This, to me was a living example of dedication from both the child and the mother. There must have been hundreds of such cases which did not come into focus from the Press.
These days, we see school children in their uniforms coming out on to the roads looking quite fresh, at the crack of dawn, and returning home pretty fatigued as late as 5 p.m. This takes me back to our school days when our schools started at 9 a.m. and finished at 3 p.m.
For us, as school kids, it was really a pleasure to get on to a Raleigh Sports bike and glide away free as a lark. From the time we came home in the afternoon what did we do? Go for tuition classes? No, not really! After having a cup of tea or another session of rice and curry we ended up in a playing field either playing cricket or football. Did we have to cram before the exams? Not that either.
We concentrated carefully to what was taught in our classroom, took notes and when we came home threw the books away and never touched them till the following morning. I must admit that our teachers discharged their duties with due care and much responsibility. Children were not burdened or loaded with homework or projects like today, neither they were made to become Hunchback of Notre-Dame when they grew up bymaking it compulsory for them to carry on their rucksacks loads of books weighing a few kilos! Even our parents did not have to get all stressed up or involved frequently in trying to help us on subjects or material for projects that were far beyond their knowledge !1
Unfortunately today, the adage which says:
“Work while you work, play while you play, that is the only way to be happy and gay”,
has flown through the windows of schools and homes alike and become work, work, work and private tuition!
Today our children are faced not only with academic competition and restricted opportunities to enter universities but are obsessively engrossed in a new game which has created a tax free industry for many to make an additional income to boost their family revenue which goes beyond the reach of the Inland Revenue.
Out of curiosity I once responded to one of the English tuition classes to be told that the charge would be Rs 3000 per month + an enrolment fee. Mind you, there appeared to be about 300 students and English tuition was conducted in a spacious hall with the aid of a microphone and speakers.

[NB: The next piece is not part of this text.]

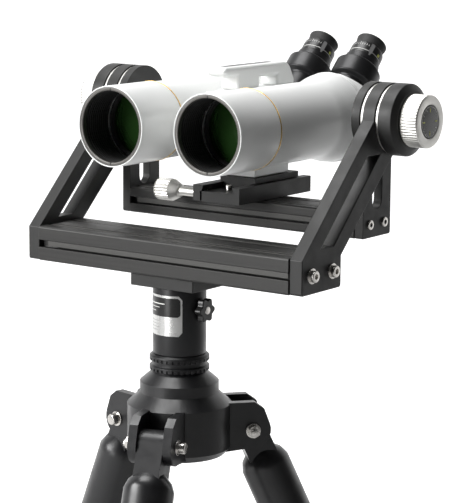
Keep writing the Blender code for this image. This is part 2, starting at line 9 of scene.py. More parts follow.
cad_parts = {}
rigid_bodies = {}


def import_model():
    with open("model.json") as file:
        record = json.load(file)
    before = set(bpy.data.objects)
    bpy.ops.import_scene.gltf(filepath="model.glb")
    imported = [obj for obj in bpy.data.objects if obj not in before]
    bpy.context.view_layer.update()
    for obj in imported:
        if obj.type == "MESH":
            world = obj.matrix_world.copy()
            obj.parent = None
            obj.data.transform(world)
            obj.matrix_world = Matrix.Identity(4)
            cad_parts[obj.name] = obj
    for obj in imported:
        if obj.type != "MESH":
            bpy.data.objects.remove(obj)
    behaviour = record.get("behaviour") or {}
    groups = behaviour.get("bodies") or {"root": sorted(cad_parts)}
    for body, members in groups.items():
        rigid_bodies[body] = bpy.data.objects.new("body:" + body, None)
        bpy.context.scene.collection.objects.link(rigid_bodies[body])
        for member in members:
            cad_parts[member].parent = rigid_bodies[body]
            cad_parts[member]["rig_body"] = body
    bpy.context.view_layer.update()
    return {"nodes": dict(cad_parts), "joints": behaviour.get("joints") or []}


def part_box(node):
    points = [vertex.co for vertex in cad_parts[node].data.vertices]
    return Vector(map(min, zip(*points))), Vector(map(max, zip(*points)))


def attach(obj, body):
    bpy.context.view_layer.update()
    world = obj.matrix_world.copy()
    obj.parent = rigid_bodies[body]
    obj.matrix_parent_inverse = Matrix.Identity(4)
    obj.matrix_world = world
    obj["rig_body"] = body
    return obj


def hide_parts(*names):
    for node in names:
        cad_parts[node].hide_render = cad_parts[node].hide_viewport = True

Now this beats me as to how a child can learn English in a group of 300 amplified through a microphone?
The danger of mushrooming private tuition classes is that there is no official registration process where one has to satisfy Education Minister that one is qualified enough to take the responsibility of holding private tuition classes. In case of teachers who are already attached to the Department may not purposely cover the syllabus mischievously to allow room for students to come to them for extra tuition - bit similar to that of medical doctors who work in Health Department doing private practice and channelling patients to their private clinics.
By generating their own curriculum as opposed to the Education Department’s laid down syllabi these tuition masters can also play a vital role where they not only jeopardise children’s education but create their own markets.
Western philosophy as opposed to our own mentality on sports would be that children who compete on glory on school playing fields stand the better chance of achieving academic success and a worthwhile career.
Pupils who play with determination to win are said to be more likely to pursue higher academic levels than those who stand and shiver on the sidelines.
A survey conducted in the UK on the subject has revealed that if parents discourage their sons and daughters to abandon competitive sports and pressurise them to concentrate on lessons and examinations alone, all the time, then they naturally are wasting their time. The theory behind sports is believed to be the WILL to win which will see them through in adult life even after they have given up the favourite sporting pastime.
Critical analysis of the education system in Sri Lanka has been very much in the news during the recent General Elections. Now with a team of new ministers for education and higher education perhaps the areas that need focusing would be:
(a) Should extra tuition classes really necessary for children if a proper syllabus is programmed and teaching staff are made responsible to discharge their duties with love and dedication.
(b) Should a registration and monitoring system of private tuition masters be introduced and implemented vigilantly.
(c) What are the mental states of children who are constantly being pressurised to studies and tuition only, leaving them with no time at all to relax as children and to enjoy their childhood?
(d) What would be the impact of such pressurisation and how would they react as adults and take up responsibility as grown up citizens of this land?
After all one thing we should not forget is the fact that children of today are the rulers and caretakers of our society tomorrow. It would, therefore, be the responsibility of those in authority to think far ahead in formulating new educational strategies and implement them stringently thus offering the children the best of both educational and recreational facilities, remembering simultaneously that childhood comes to a person only once in a lifetime and it is our responsibility, as masters of the game, not to ruin that privilege for ever for any child.